Neil Gaiman has no such excuse. A fantasy writer living today, especially one so literate and well-educated as he is, has certainly heard about Wicca and what it is. Hell, he probably personally knows some Wiccans. And none of his work gives any evidence that he is some kind of raving fundamentalist. He just knows better than to do what he did.

So I ultimately can't say I liked Stardust or can recommend it to anybody.

But to be fair, Penny loved the movie and recommends it to everyone. And she's also a witch. Not at all like the witches you see in Stardust either.

************************************************************************************

On to something I did like. I found the science-fiction movie Sunshine to be very refreshing. What was particularly refreshing about it was a science-fiction script that wasn't written by someone who flunked science in high school and therefore has hated science ever since.

The premise -- the earth's sun is dying at some unspecified date in the future, though not real far into the future. As the sun fades, the earth has been experiencing non-stop winter. In an attempt to "reboot" the sun, an expedition was sent seven years earlier to the sun to drop a huge atomic bomb into it and see if the flames can be rekindled, as it were. It disappeared without a trace. Now the spaceship Icarus Two is carrying "all of the earth's remaining fissile materials" in one last attempt to restart the sun before it dies completely.

Now this is not a perfect film. There are some cliches. If you're a moderately well-read science-fiction fan, you just know that they're going to find Icarus One, and some disaster will befall because of it. And I heard some complaints that the ending was ambiguous and hard to understand -- personally, I didn't have much trouble figuring it out, and it was certainly a lot less difficult than, say, a classic like 2001: A Space Oddysey.
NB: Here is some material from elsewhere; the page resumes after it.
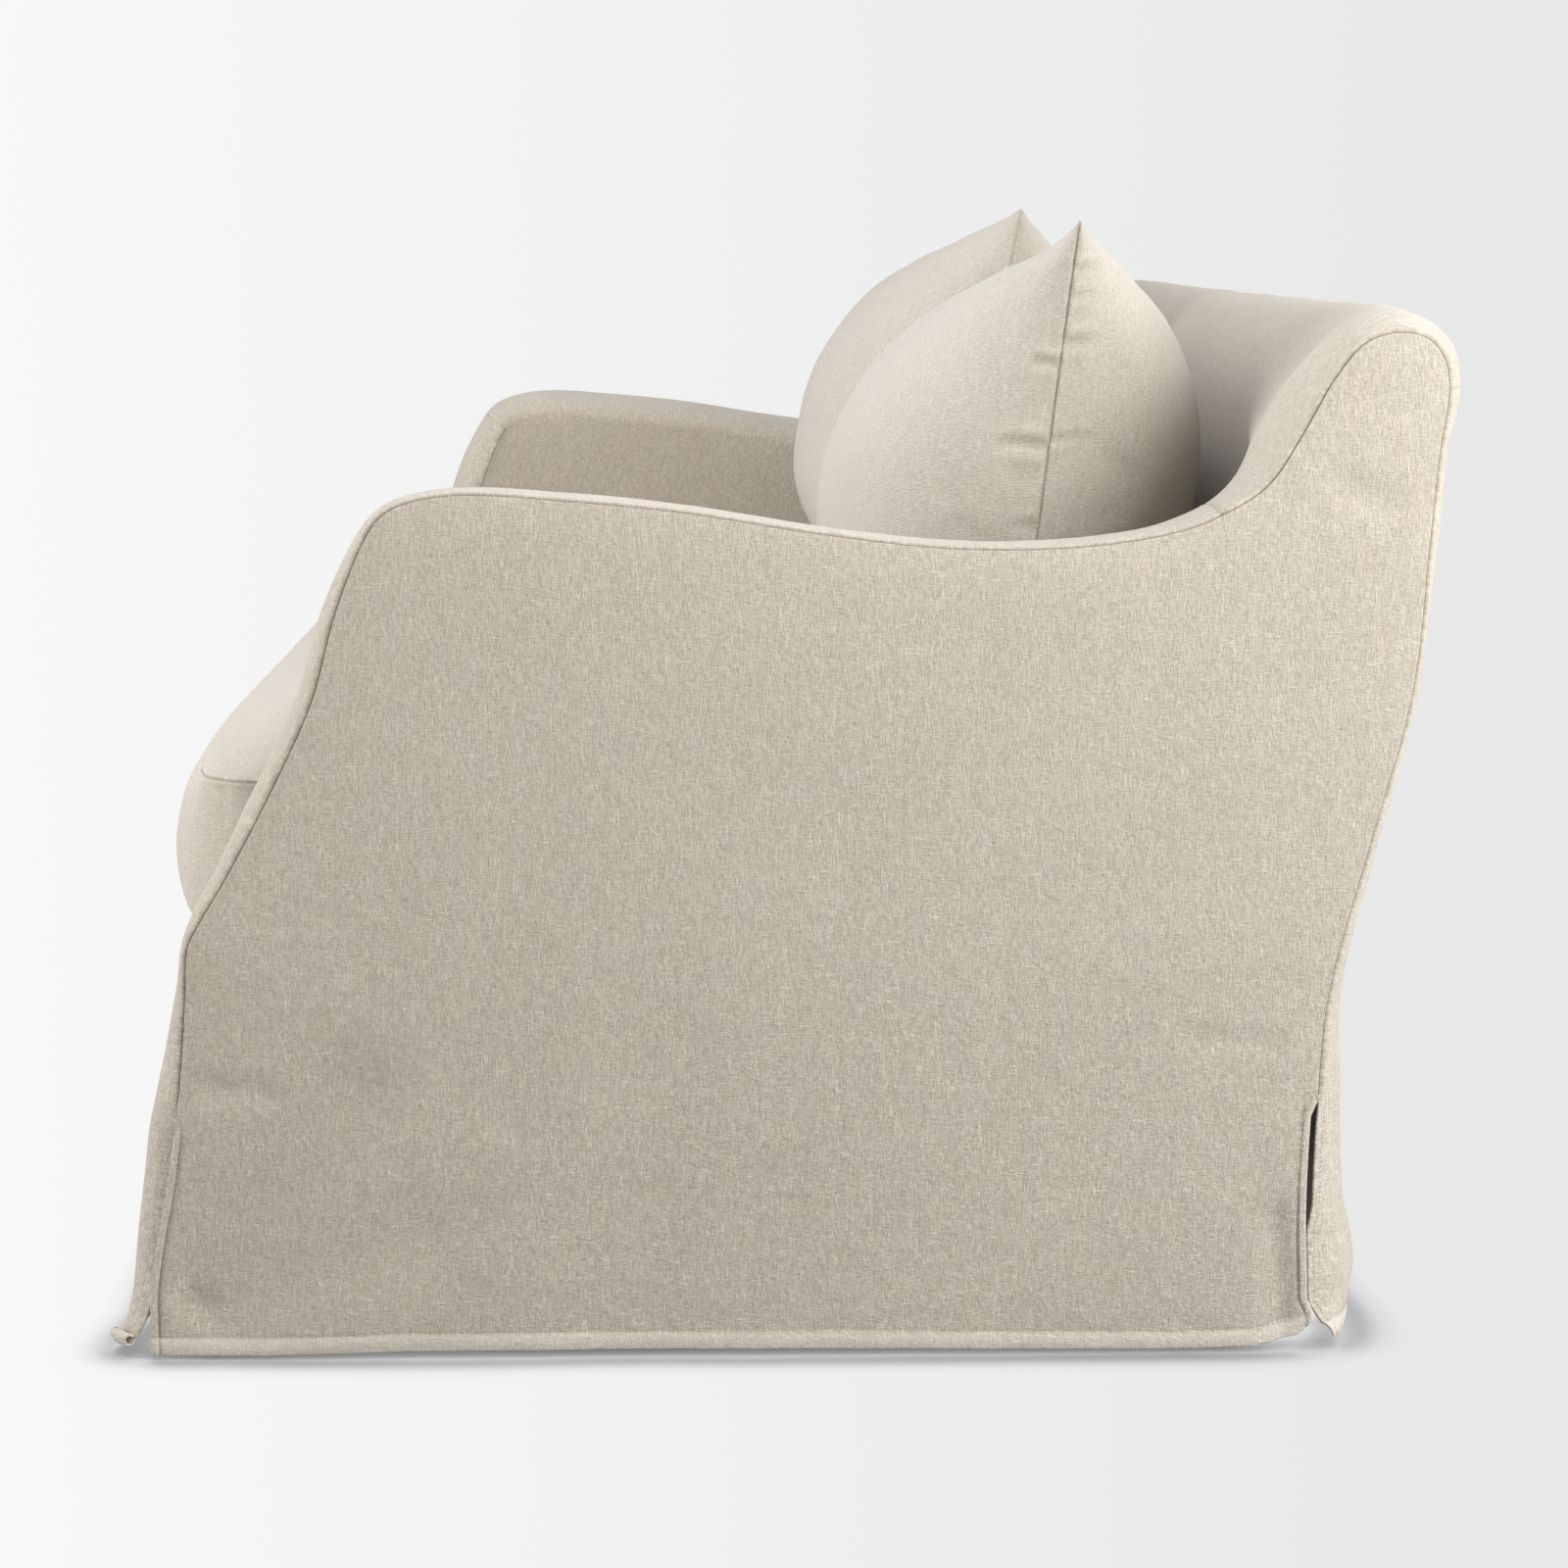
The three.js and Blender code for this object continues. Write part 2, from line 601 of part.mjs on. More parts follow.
function namedMesh(name, geometry, material) {
  const mesh = new THREE.Mesh(geometry, material);
  mesh.name = name;
  return mesh;
}

const backTable = insideBack();
const sides = [
  { s: 1, end: 'right' },
  { s: -1, end: 'left' },
];
const sheets = [
  ...sides.flatMap(({ s, end }) => [
    makeSheet(`outside_arm_${end}`, outsideArm(s, CREASES[end]), vec(s, 0, 0)),
    makeSheet(`arm_front_${end}`, armFront(s), vec(0, -1, 0)),
    makeSheet(`inside_arm_${end}`, insideArm(s), vec(-s, 0, 1)),
  ]),
  makeSheet('inside_back', backTable, vec(0, -1, 0.3)),
  makeSheet('outside_back', outsideBack(backTable.at(-1)), vec(0, 1, 0)),
  makeSheet('front_apron', frontApron(), vec(0, -1, 0)),
  makeSheet('deck', deck(), vec(0, 0, 1)),
];
const faces = collectFaces(sheets);

const slipcover = new THREE.Group();
for (const sheet of sheets) {
  slipcover.add(namedMesh(sheet.name, solidFromSheet(sheet, faces), clothOf(CLOTH_COLOUR)));
}
slipcover.add(namedMesh('seat_cushion', seatCushion(), clothOf(CUSHION_COLOUR)));
for (const { s, end } of sides) {
  slipcover.add(namedMesh(`back_cushion_${end}`, backCushion(s, PILLOWS[end]), clothOf(CUSHION_COLOUR)));
}

export default slipcover;
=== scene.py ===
"""A fitted linen slipcover for a track-arm sofa, with its seat cushion and two back cushions.

Metres. X runs along the sofa, Y from its front to its back, Z up; the origin is on the floor.
"""

import math

import bpy
import numpy as np
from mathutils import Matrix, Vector, noise


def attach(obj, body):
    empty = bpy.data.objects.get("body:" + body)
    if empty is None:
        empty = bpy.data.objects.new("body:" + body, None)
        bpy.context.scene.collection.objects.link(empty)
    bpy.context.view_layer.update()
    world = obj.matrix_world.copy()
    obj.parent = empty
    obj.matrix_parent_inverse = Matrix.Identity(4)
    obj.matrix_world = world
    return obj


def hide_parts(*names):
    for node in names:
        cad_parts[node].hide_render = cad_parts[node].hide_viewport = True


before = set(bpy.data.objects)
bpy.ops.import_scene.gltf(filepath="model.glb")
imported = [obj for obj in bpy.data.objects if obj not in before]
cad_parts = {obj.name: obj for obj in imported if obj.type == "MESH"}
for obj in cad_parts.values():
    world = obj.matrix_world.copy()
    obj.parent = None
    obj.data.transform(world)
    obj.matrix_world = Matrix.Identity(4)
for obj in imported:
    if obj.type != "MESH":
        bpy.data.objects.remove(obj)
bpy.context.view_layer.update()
scene = bpy.context.scene

# ---- the cover's sizes

HALF_LENGTH = 0.915  # from the middle to a side seam
ARM_WIDTH = 0.130
ARM_INNER = HALF_LENGTH - ARM_WIDTH
CLOTH = 0.0022  # a sheet's thickness
# Painted shade: the inner face of a sheet is drawn dark, standing in for the shade inside the
# cover.
INNER_SHADE = 0.25  # how dark the inner face of a sheet is

SIDE_PILLOW = 0.005  # how far a side panel swells out of its seams
PILLOW_REACH = 0.026  # within about this distance of them
CREST_REACH = 0.015  # how fast an arm's cloth rises out of its outer seam
CREST_FALL = 0.009  # and how far it falls again toward its inner edge
INNER_ROUND = 0.036  # radius of that inner edge

# The back between its wings seen from the side, from the deck up: y, z.
DECK_REAR = (0.318, 0.300)
BACK_KNEE = (0.412, 0.650)
BACK_NECK = (0.434, 0.766)
BACK_HEAD = (0.447, 0.832)
RECESS_REACH = 0.062  # how fast the back sinks in from an arm's inner wall
WING_REACH = 0.270  # and from a wing's inner edge
WING_ROLL = 0.012  # how much fuller a wing is at its inner edge than at its seam
HEAD_LIFT = 0.010  # how far wadding lifts the cloth over the top rail
HEM_RIPPLE = 0.005  # how far a hanging hem waves in and out
# The outside back, inward from its sides and down from its top.
SETTLE_FROM, SETTLE_OVER, TOP_OVER = 0.060, 0.200, 0.064
EDGE_RISE = 0.020

# The side seam seen from the side, in millimetres: y, z, how far the next cloth stands out of
# the seam (crest) and where that cloth ends over the arm's inner edge (inner).
SIDE_SEAM = np.array([
    (-505, 3, 24, 12), (-500, 78, 26, 12), (-490, 141, 28, 12), (-485, 185, 27, 11),
    (-478, 250, 19, 5), (-474, 300, 12, -6), (-471, 340, 9, -13), (-461, 360, 11, -16),
    (-438, 398, 14, -19), (-396, 477, 16, -22), (-368, 538, 16, -24), (-347, 611, 14, -25),
    (-319, 675, 8, -26), (-303, 690, 5, -26), (-258, 701, 3, -26), (-157, 696, 3, -26),
    (-70, 687, 3, -27), (31, 671, 3, -28), (134, 659, 3, -28), (233, 659, 3, -28),
    (313, 670, 4, -27), (352, 684, 6, -26), (389, 708, 8, -24), (416, 749, 8, -20),
    (440, 792, 9, -12), (464, 820, 10, 0), (490, 828, 10, 8), (512, 824, 10, 10),
    (527, 808, 12, 12), (532, 783, 11, 12), (526, 734, 14, 16), (520, 662, 15, 16),
    (509, 540, 12, 13), (478, 418, 15, 14), (448, 298, 19, 18), (441, 211, 27, 22),
    (438, 120, 35, 27), (440, 60, 43, 30), (442, 9, 32, 26),
]) / 1000
SEAM_ROW = {
    "frontHem": 0, "frontVent": 3, "deckFront": 5, "armFrontTop": 12, "frontCorner": 13,
    "armBack": 21, "rearCorner": 27, "backTop": 29, "rearVent": 35, "rearHem": 38,
}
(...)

Some of the images could be attributed to psychological fantasy on the part of the characters that are still alive at this point, but you're set up for it pretty well through the course of the film. Also, viewers should be forewarned -- the tone of this film is very dark, and a lot of disturbing things happen during the course of the story.

There were a lot of things I liked about the film. The writer obviously did some homework and researched how a spaceship might be designed to make an expedition to the sun and how it might operate. The film incorporated a lot of what scientists know about the nature of space near the sun. The argument is made that the mission must be derailed -- that if God intended for mankind to become extinct, then it is blasphemous to resist that fate -- but the characters who make this argument are not portrayed sympathetically, and they are definitely not the good guys. And in the end, the solution to the problem is definitely a technological one, not an anti-technological one.

And that may be the most refreshing thing of all about Sunshine.